Dat een voorwerp "afkomstig is uit enig misdrijf", kan, indien op grond van de beschikbare bewijsmiddelen geen rechtstreeks verband valt te leggen met een bepaald misdrijf, niettemin bewezen worden geacht, indien het op grond van de vastgestelde feiten en omstandigheden niet anders kan zijn dan dat het in de tenlastelegging genoemde voorwerp uit enig misdrijf afkomstig is.

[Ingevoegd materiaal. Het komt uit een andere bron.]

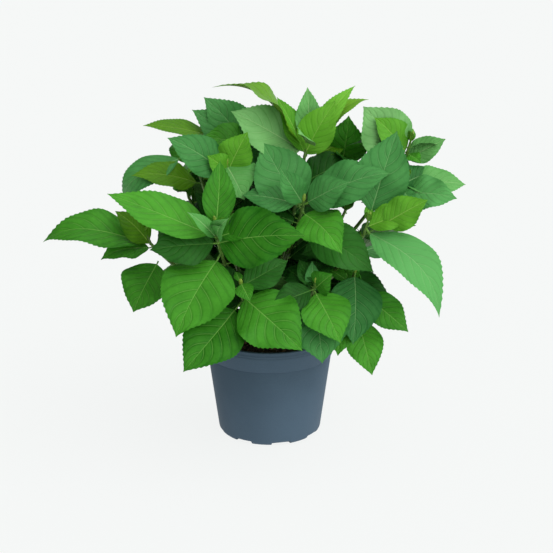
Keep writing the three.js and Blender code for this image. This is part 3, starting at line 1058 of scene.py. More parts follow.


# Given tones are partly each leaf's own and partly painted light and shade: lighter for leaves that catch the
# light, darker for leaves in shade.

Indien door het Openbaar Ministerie feiten en omstandigheden zijn aangedragen die een vermoeden rechtvaardigen dat het niet anders kan zijn dan dat het voorwerp uit enig misdrijf afkomstig is, mag van de verdachte worden verlangd dat hij of zij een concrete, verifieerbare en niet op voorhand hoogst onwaarschijnlijke verklaring geeft dat het voorwerp niet van misdrijf afkomstig is. De omstandigheid dat zo een verklaring van de verdachte mag worden verlangd, houdt niet in dat het aan de verdachte is om aannemelijk te maken dat het voorwerp niet van misdrijf afkomstig is.

Indien de verdachte zo'n verklaring heeft gegeven, ligt het op de weg van het Openbaar Ministerie nader onderzoek te doen naar die verklaring. Mede op basis van de resultaten van dat onderzoek zal moeten worden beoordeeld of ondanks de verklaring van de verdachte het witwassen bewezen kan worden op de grond dat het niet anders kan zijn dan dat het voorwerp uit enig misdrijf afkomstig is. Indien een dergelijke verklaring is uitgebleven, mag de rechter die omstandigheid betrekken in zijn bewijsoverwegingen.

Vermoeden van misdrijf afkomstig

Gelet op het bovenstaande kader zal de rechtbank eerst beoordelen of er een redelijk vermoeden is dat de voorwerpen afkomstig zijn van misdrijf. Daarvoor acht de rechtbank het volgende van belang.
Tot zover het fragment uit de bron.